Das Problem lässt sich nachhaltig und dauerhaft jedoch nur entschärfen, wenn das Wohnungsangebot ausgeweitet wird, vor allem in den Städten. Dies ist vielleicht die schwierigste Herausforderung, da sie es erfordert, Besitzstände zu beschneiden, beispielsweise von Anwohnern, die keine Bauprojekte oder engere Besiedlung in ihrer Nachbarschaft wünschen.

Die Grunderwerbsteuer abzuschaffen, führt nicht zum Ziel

Die Verantwortung für die Wohnungsbaupolitik liegt primär bei den Städten und Ländern. Sie müssen die genannten Maßnahmen umsetzen. Der Bund kann durch kluge Regulierung und punktuelle Förderung eine wichtige Rolle spielen. 

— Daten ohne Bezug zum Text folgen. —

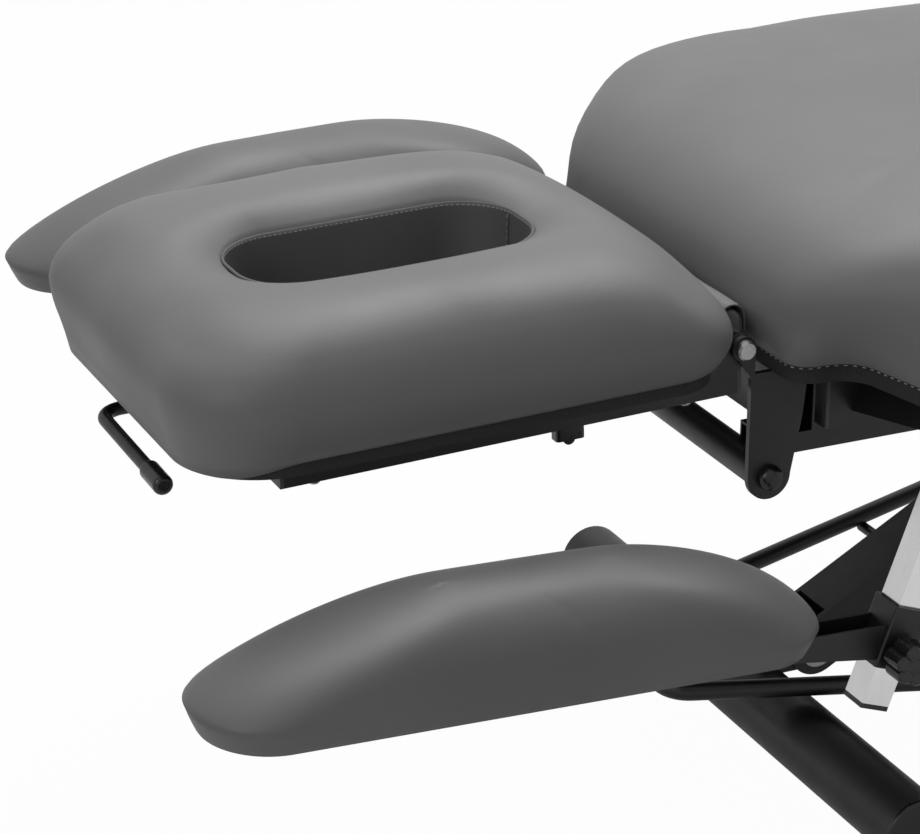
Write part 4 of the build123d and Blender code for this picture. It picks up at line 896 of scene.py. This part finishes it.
def mixWhite(tree, lit, white, shares, output):
    # Plain white over the lit surface, by the larger of the two rays' shares
    ray = addNode(tree, "ShaderNodeLightPath")
    either = addNode(tree, "ShaderNodeMath", operation="MAXIMUM")
    for i, kind in enumerate(("Is Camera Ray", "Is Glossy Ray")):
        part = addNode(tree, "ShaderNodeMath", operation="MULTIPLY")
        part.inputs[1].default_value = shares[i]
        tree.links.new(ray.outputs[kind], part.inputs[0])
        tree.links.new(part.outputs[0], either.inputs[i])
    mix = addNode(tree, "ShaderNodeMixShader")
    tree.links.new(either.outputs[0], mix.inputs[0])
    tree.links.new(lit.outputs[0], mix.inputs[1])
    tree.links.new(white.outputs[0], mix.inputs[2])
    tree.links.new(mix.outputs[0], next(n for n in tree.nodes if n.type == output).inputs["Surface"])


half = studio["floorSize"] / 2
floorMesh = bpy.data.meshes.new("studioFloor")
floorCorners = [(-half, -half, 0), (half, -half, 0), (half, half, 0), (-half, half, 0)]
floorMesh.from_pydata(floorCorners, [], [(0, 1, 2, 3)])
floor = bpy.data.objects.new("studioFloor", floorMesh)
bpy.context.scene.collection.objects.link(floor)
floorLook, tree, shader, place = newMaterial("paleFloor")
shader.inputs["Base Color"].default_value = (*[studio["floorShade"]] * 3, 1)
shader.inputs["Roughness"].default_value = studio["floorRough"]
glow = addNode(tree, "ShaderNodeEmission", Color=(1, 1, 1, 1))
mixWhite(tree, shader, glow, studio["floorWhiteShares"], "OUTPUT_MATERIAL")
floorMesh.materials.append(floorLook)

world = bpy.data.worlds.new("studioAir")
world.use_nodes = True
bpy.context.scene.world = world
tree = world.node_tree
air = next(n for n in tree.nodes if n.type == "BACKGROUND")
air.inputs["Color"].default_value = (1, 1, 1, 1)
air.inputs["Strength"].default_value = studio["air"]
seen = addNode(tree, "ShaderNodeBackground", Color=(1, 1, 1, 1), Strength=1.0)
mixWhite(tree, air, seen, studio["airWhiteShares"], "OUTPUT_WORLD")

for lamp in lamps:
    data = bpy.data.lights.new(lamp["name"], "AREA")
    data.shape = "RECTANGLE"
    data.size, data.size_y = lamp["size"]
    data.energy = lamp["power"]
    light = bpy.data.objects.new(lamp["name"], data)
    bpy.context.scene.collection.objects.link(light)
    light.location = lamp["place"]
    light.rotation_euler = (Vector(lamp["aim"]) - Vector(lamp["place"])).to_track_quat("-Z", "Y").to_euler()
print("studio ready")
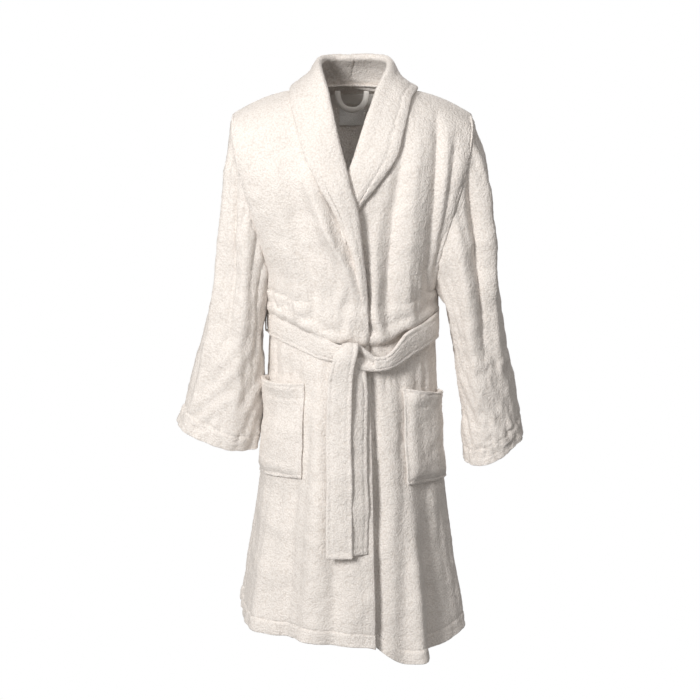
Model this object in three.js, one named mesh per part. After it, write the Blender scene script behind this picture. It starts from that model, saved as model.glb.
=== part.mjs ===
// Terry bathrobe as worn: shawl collar, wide sleeves, wrap front, two patch pockets and a tied belt.
// Millimetres. +Z is up, the front faces -Y, and +X is the wearer's left.
// The origin is the middle of the neck opening, level with the tops of the shoulders.
import * as THREE from "three";
import { RoundedBoxGeometry } from "three/addons/geometries/RoundedBoxGeometry.js";

const { lerp, smoothstep, clamp, degToRad } = THREE.MathUtils;

// ---- Driving dimensions ----

const CLOTH = 5; // one layer of terry with its pile
const TURN = 3; // a turned-in hem, facing or pocket hem, pressed flat
const GAP = 0.6; // clearance between neighbouring pieces
const COLLAR_GAP = 4.5; // between a collar's free edge and the panel beside it
const WRAP_LIFT = 15; // how far the upper front stands off the lower one where they cross

const SHOULDER_TIP = { x: 226, z: -46 };
const NECK_HALF_WIDTH = 127; // where the collar's free edge meets the shoulder seam
const NECK_BACK_DEPTH = 96;

const WAIST = { halfWidth: 160, halfDepth: 120 };
const CHEST_DEPTH = 118;
const BACK_DEPTH = 122;
const UNDERARM_SHARE = 0.81; // of the way from the shoulder to the waist
const ARMHOLE_DEPTH = 78;

const BELT = { frontZ: -482, sideRise: 40, height: 42, thick: 6 };
const SPLIT_BELOW_BELT = 2; // the moving skirt fronts start just under the belt
const HEM_Z = -1062;
const HEM_HEIGHT = 25;

const CUFF = { x: 262, halfWidth: 78, halfDepth: 66, z: -672, tilt: 28, hem: 28 };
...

Genauso wichtig ist jedoch, die Umverteilung von Arm zu Reich zu beenden. Dies erfordert in erster Linie, Immobilien und Immobiliengewinne fair zu besteuern. Sie werden in Deutschland nicht oder allenfalls – im internationalen Vergleich – ungewöhnlich gering besteuert. Das kann über die Grundsteuer geändert werden, vor allem aber müssen die Wertgewinne von Immobilien deutlich stärker besteuert und bestehende Ausnahmen abgeschafft werden.

Die Grunderwerbsteuer abzuschaffen, wie es manche Parteien im Bundestagswahlkampf fordern, führt dagegen nicht zum Ziel, zumal es vor allem Besserverdienende in den Städten sind, die es sich überhaupt leisten können, ein Eigenheim zu kaufen. Und eine solche Politik würde vor allem zulasten der Städte und Länder gehen, die diese Einnahmen dringend brauchen, um die Daseinsfürsorge zu stärken.

Das Angebot an Wohnungen muss schnell und deutlich wachsen. Dafür muss die Politik es wagen, die Regulierung drastisch zu ändern und Immobilienbesitz sowie vor allem Wertgewinne stärker zu besteuern. Forderungen, innerhalb der Sozialleistungen bei den Kosten fürs Wohnen zu kürzen, sind dagegen kontraproduktiv. Sie werden die soziale Polarisierung lediglich weiter verschärfen.